Have you noticed any recent disruptions? Protests, riots, statues being demolished, old systems being challenged, and some even being destroyed It can appear chaotic at times, and it is. This can be frightening and upsetting.
When I was in India studying to be a meditation teacher I kept noticing the many tall statues of Shiva, a deity known as ‘the destroyer’. At first, I was struck by this but during the training, I learned why it was that there was such deep respect and reverence in the culture for a ‘deity’ who represented a disruptive and destructive force.
As part of the studies, I was exposed to a philosophy known as the Vedas, which is one of the most ancient bodies of wisdom spanning over 5000 years. One of the tenets of Vedic philosophy is the recognition that evolution consists of three forces: creative (represented by Brahma), maintenance (Vishnu), and destruction (Shiva). These three forces are considered not only equally relevant but also, at varying times, essential, which explains why Shiva was so highly revered for the important part it plays in the evolutionary process.
So, what is evolution?
One of the definitions of evolution in Dictionary.com is that it is, a process of gradual, peaceful, progressive change or development, as in social or economic structure or institutions.
Change and progress towards a more unified, harmonised and connected society are essential under what seems to be a Universal Law. Some schools of thought, embraced by the likes of philosophers Aristotle and St Thomas Aquinas, call this a Natural Law. An in-depth article on Natural Law Tradition in Ethics, in the Stanford Encyclopaedia of Philosophy, states that “All human beings possess a basic knowledge of the principles of the natural law”, as it refers to ideas and moral codes for living a good life and contributing to a good society.
We know that when Natural Law reigns supreme, there is greater unity and connection, which leads to greater harmony. What exactly do we mean by harmony? Again, referring to Dictionary.com for this, one of the descriptions refers to harmony as, ‘a consistent, orderly, or pleasing arrangement of parts’.
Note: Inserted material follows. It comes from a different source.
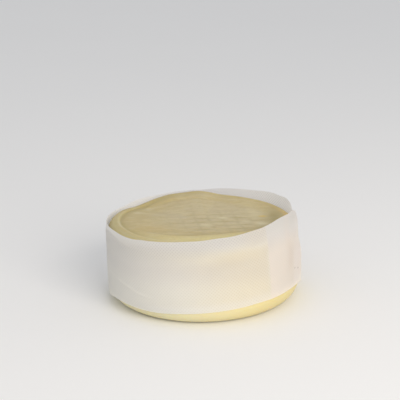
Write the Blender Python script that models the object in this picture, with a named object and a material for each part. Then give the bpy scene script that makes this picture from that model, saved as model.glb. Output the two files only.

However, this process of evolution toward greater harmony can become stalled at times, usually due to some dogma or conditioning that causes a blockage in the process. It can be from a social construct that gets embedded deep into a society’s psyche and becomes very hard to shake off or change. As described in the Vedas, this is when the destructive, evolutionary force known as Shiva steps in to help dislodge the blockage so that “gradual, peaceful, progressive change or development” may continue.
Some of my most painful and turbulent times in life have also been some of my most significant moments of progress. I could have avoided the intense moments of turbulence that forced me out of my patterns if I had been more adaptable and less resistant to change, but because I wasn’t, the apparent chaos had to happen. Yes, it was dark, painful, confusing and heavy. Looking back, though, it was what had to happen so that I could experience “progressive change”.
Change and evolution must take precedence. We don’t get to choose that as a species. What we can choose is whether it is through Brahma, the creative force, or Shiva, the destructive force—this is where we have a variable and a choice.
So here we are, in what could be a watershed moment in history with the potential to result in an evolutionary leap towards a more ‘pleasing arrangement of parts’. Does it need riots, protests and anger to overturn hundreds of years of oppression, inequality, injustice and division? It looks like it does. Yes, some might want things to be how they were, to go back to the ‘good old days, but this isn’t the way evolution works.
There appear to be some glimpses of progressive change emerging from the apparent chaos and disruption. For example, the virus that has engulfed us in fear until now has a vaccine. The world is gradually progressing and adapting through this pandemic. Are we there yet? Heck no! There is a long way to go.
But it’s a start, and if we want to move towards a peaceful, harmonious society some big shifts are going to have to take place that may challenge some deep cultural, political and social ‘systems’. And again, it can be done peacefully if we adapt and change, or it can occur through turbulence if there is resistance. Keep making noise, keep rattling cages, keep pushing for a ‘consistent, orderly, or pleasing arrangement of parts’ in whatever way we can, with harmony, unity, and peace as the end goal.